Voy en una cabina roja a 20 metros del suelo, en una fila con otros 120 funiculares que recorren alineados, como abejones disciplinados, las 31 torres hasta Las Tapias, un barrio del municipio de Sucre, en el estado central de Miranda. Vamos seis en la cabina. La mujer de enfrente nota que mi amigo Rodrigo es chileno y que tampoco soy venezolano; entonces nos aclara algo: “Sepan, óiganme bien, que esto es una bendición”.
Claro que lo es. Se gastan 20 minutos en ir o en volver a un lugar al que antes se tardaba más de dos horas en una buseta destartalada. Muchos de los trabajadores de Caracas viven en estos cerros y antes viajaban hasta cinco horas diarias.
Ahora no. Se acordaron de ellos y van tan cómodos y frescos como yo voy en esta cabina moderna, pendiendo de cables seguros y gruesos que parecen explicar bien por qué esto costó $330 millones.
Y, encima, es casi gratis. Hoy, por ejemplo, vamos sin pagar porque el Gobierno desaplicó la tarifa de por sí risible (unos ¢100), para que su gente pudiera ir fácilmente a los actos de veneración.
Voy cómodo encima de montañitas cubiertas por una vegetación deprimente que no deja ver el río de donde vienen los hedores de cloaca. A los lados se ven las casas de autoconstrucción (yo, Estado, te doy los materiales y tú la construyes) con los tanques plásticos azules útiles para el agua.
Se escucha el llanto de algún bebé y el canto de un gallo. Se ven botaderos de basura, dos cabras pastando en la tierra y algunas banderas venezolanas atadas a antenas de Direct TV. Seis muchachos descamisados juegan beisbol en una cancha sin diamante ni nada que se parezca. La escena se parece a la que anoche transmitía la televisión estatal, del adolescente Hugo Chávez con bate en mano allá en su estado de Barinas.
Este es el paisaje al que le pasamos por encima quienes vamos en fila por los aires como en una escena de guerras espaciales.
Debajo está la basura y allá arriba, cientos de casas pobres que Nicolás Maduro visitó hace tres meses, quizá sospechando que pronto vendría su turno. Sabe que el proyecto chavista necesita de esta gente tanto como del petróleo.
“Pues esto, que lo sepas, nos lo dio Chávez, ¿oíste? Que lo sepas, que por él tengo este trabajo y vivo bien”, dijo otra vendedora de dulces bajo una carpa rota junto a la estación del teleférico en Las Tapias.

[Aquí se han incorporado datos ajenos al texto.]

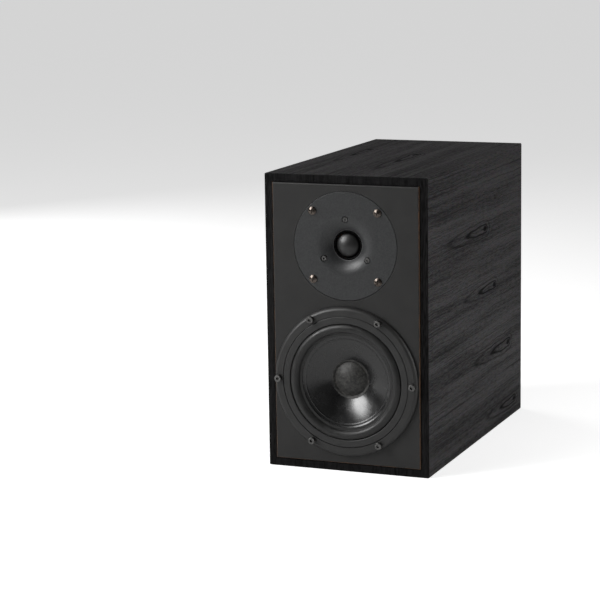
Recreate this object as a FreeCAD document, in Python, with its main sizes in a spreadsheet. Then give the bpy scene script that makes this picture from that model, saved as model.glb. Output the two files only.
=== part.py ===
import FreeCAD, Part
import math
import os
import re

import Sketcher
from FreeCAD import Vector

# A two-way bookshelf loudspeaker with a rear port, in millimetres.
# The front faces -Y, +X is to the right seen from the front, +Z is up.
# The origin is the centre of the cabinet's underside.
# Each driver is drawn about its own Y axis, with y = 0 on the baffle's front face and +y into the box.
# Rear fittings are drawn the same way, with y = 0 on the cabinet's back face and +y out of the box.

SIZES = {
    # cabinet of mitred boards, rebated front and back
    "cab_width": 172,
    "cab_height": 300,
    "cab_depth": 318,
    "wall": 18,
    "lip": 8,
    "arris": 0.8,
    "baffle_thick": 22,
    "baffle_proud": 1.5,
    "baffle_gap": 0.6,
    "baffle_round": 1.4,
    "back_thick": 18,
    "back_gap": 0.3,
    "glue_gap": 0.05,
    "thread_gap": 0.05,
    "hole_gap": 0.25,
    # brace and damping
    "brace_thick": 12,
    "brace_base": 161,
    "brace_front": 62,
    "brace_rim": 24,
    "brace_rear": 34,
    "brace_corner": 14,
    "felt_thick": 5,
    "felt_margin": 12,
    "wadding_base": 74,
    "wadding_side": 12,
    "wadding_front": 128,
    "wadding_rear": 16,
    # woofer
    "woofer_height": 93,
    "gasket_thick": 1,
    "woofer_flange": 76.3,
    "flange_bevel": 3.4,
    "flange_round": 4.4,
    "flange_thick": 4,
    "woofer_cut": 64,
    "ring_outer": 67,
    "ring_thick": 2.2,
    "ring_land": 7.7,
    "roll_width": 9.7,
    "roll_radius": 5,
    "rubber_thick": 0.8,
    "roll_foot": 2.7,
    "cone_rim": 49.3,
    "cone_depth": 15.5,
    "paper_thick": 1.2,
    "cap_edge": 17.7,
    "cap_height": 6,
    "cap_radius": 29.5,
    "cap_thick": 0.6,
    "former_outer": 16.2,
    "former_thick": 0.3,
    "former_length": 34,
    "coil_thick": 1.1,
    "coil_length": 14,
    "coil_gap": 0.6,
    "pole_gap": 0.5,
    "basket_wall": 2.7,
    "shelf_depth": 24,
    "shelf_width": 4,
    "shelf_radius": 50.5,
    "basket_depth": 38,
    "base_thick": 3,
    "spoke_half": 10,
    "top_plate_thick": 5,
    "top_plate_radius": 42,
    "magnet_radius": 45,
    "magnet_bore": 22,
    "magnet_thick": 17,
    "yoke_thick": 5,
    "yoke_vent": 6,
    "bolt_circle": 143,
    "bolt_radius": 1.95,
    "bolt_head": 3.5,
    "bolt_head_tall": 4,
    "bolt_key": 1.73,
    "bolt_key_deep": 2.2,
    "bolt_bite": 12,
    "insert_outer": 3.3,
    "tag_board_width": 36,
    "tag_board_tall": 13,
    "tag_board_thick": 1.6,
    "tag_board_back": 2,
    "tag_spread": 15,
    "tag_width": 4.8,
    "tag_thick": 0.8,
    "tag_length": 8,
    "tinsel_radius": 0.6,
    # tweeter
    "tweeter_drop": 70.2,
    "plate_radius": 54.4,
    "plate_thick": 4,
    "plate_gap": 0.4,
    "boss_radius": 36,
    "boss_deep": 9.3,
    "flare_radius": 31,
    "throat_radius": 15.1,
    "throat_deep": 7.3,
    "flare_curve": 21,
    "dome_radius": 12.9,
    "dome_deep": 9.1,
    "dome_height": 6.4,
    "dome_curve": 16.3,
    "dome_thick": 0.4,
    "silk_land": 19.5,
    "silk_fold": 15.2,
    "tweeter_coil_thick": 0.5,
    "tweeter_coil_length": 4,
    "tweeter_coil_gap": 0.5,
    "tweeter_plate_thick": 4,
    "tweeter_plate_radius": 35.6,
    "tweeter_magnet_radius": 32,
    "tweeter_magnet_bore": 18,
    "tweeter_magnet_thick": 11,
    "tweeter_yoke_thick": 4,
    "cup_radius": 35,
    "cup_wall": 1.5,
    "cup_deep": 18.5,
    "screw_square": 34.3,
    "screw_radius": 1.9,
    "screw_head": 4.15,
    "screw_head_tall": 2.6,
    "screw_bite": 15,
    "clamp_circle": 53,
    "clamp_radius": 1.45,
    "clamp_head": 2.75,
    "clamp_head_tall": 2.4,
    "clamp_key": 1.15,
    "clamp_recess": 3.4,
    "clamp_sink": 2.8,
    "tweeter_hole": 37.5,
    # rear port
    "port_drop": 72,
    "port_radius": 21,
    "port_wall": 2,
    "port_boss": 7,
    "port_length": 98,
    "port_flange_radius": 36,
    "port_flange_thick": 3,
    "port_flare": 9.5,
    "port_spigot": 22,
    # terminal plate and binding posts
    "terminal_height": 64,
    "terminal_half_width": 44,
    "terminal_half_tall": 30,
    "terminal_corner": 6,
    "terminal_thick": 3,
    "terminal_window_width": 29,
    "terminal_window_tall": 17,
    "terminal_screw_across": 37,
    "terminal_screw_up": 23,
    "post_half_pitch": 9.525,
    "stem_radius": 3,
    "stem_inner": 20,
    "stem_outer": 23,
    "socket_radius": 2,
    "socket_length": 12,
    "wire_hole": 1.5,
    "bush_radius": 7.2,
    "bush_thick": 2.2,
    "bush_neck": 4.9,
    "washer_radius": 6.4,
    "washer_thick": 1.2,
    "knob_radius": 8.2,
    "knob_length": 17,
    "knob_gap": 0.06,
    "nut_circle": 5.6,
    "nut_thick": 4,
    # crossover
    "board_width": 96,
    "board_length": 112,
    "board_thick": 1.6,
    "board_front": 128,
    "standoff_tall": 8,
    "standoff_radius": 3.5,
    "standoff_inset": 6,
    "board_screw": 1.4,
    "board_screw_head": 2.8,
    "board_screw_tall": 1.8,
    "choke_radius": 24,
    "choke_bore": 9,
    "choke_tall": 20,
    "small_choke_radius": 15,
    "small_choke_bore": 6,
    "small_choke_tall": 14,
    "choke_side": 3,
    "choke_rear": 12,
    "capacitor_radius": 9,
    "capacitor_length": 38,
    "capacitor_side": 6,
    "capacitor_first": 18,
    "capacitor_step": 20,
    "resistor_long": 26,
    "resistor_wide": 9,
    "resistor_side": 6,
    "resistor_first": 16,
    "resistor_step": 16,
    "lead_radius": 1.2,
    "lead_pitch": 3.2,
    "lead_lift": 0.15,
    "blade_reach": 1,
}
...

Vive bien, dice esta madre soltera enfundada en la camiseta de futbol de Venezuela, otro de los signos que los chavistas aprovechan en estos días. Lo dice y llora hondamente, dolida por la muerte de Chávez , el que se llegó a estos caseríos encaramados en los cerros.
Y aquí voy bajando de nuevo en este aparato tan nuevo y útil, tan atractivo para los niños pequeños como si estuviera en un parque de diversiones. Se llama MetroCable. Vamos a 20 metros. Parece seguro, pero mi consejo es: si se quiere divertir, no vea para abajo ni para los lados.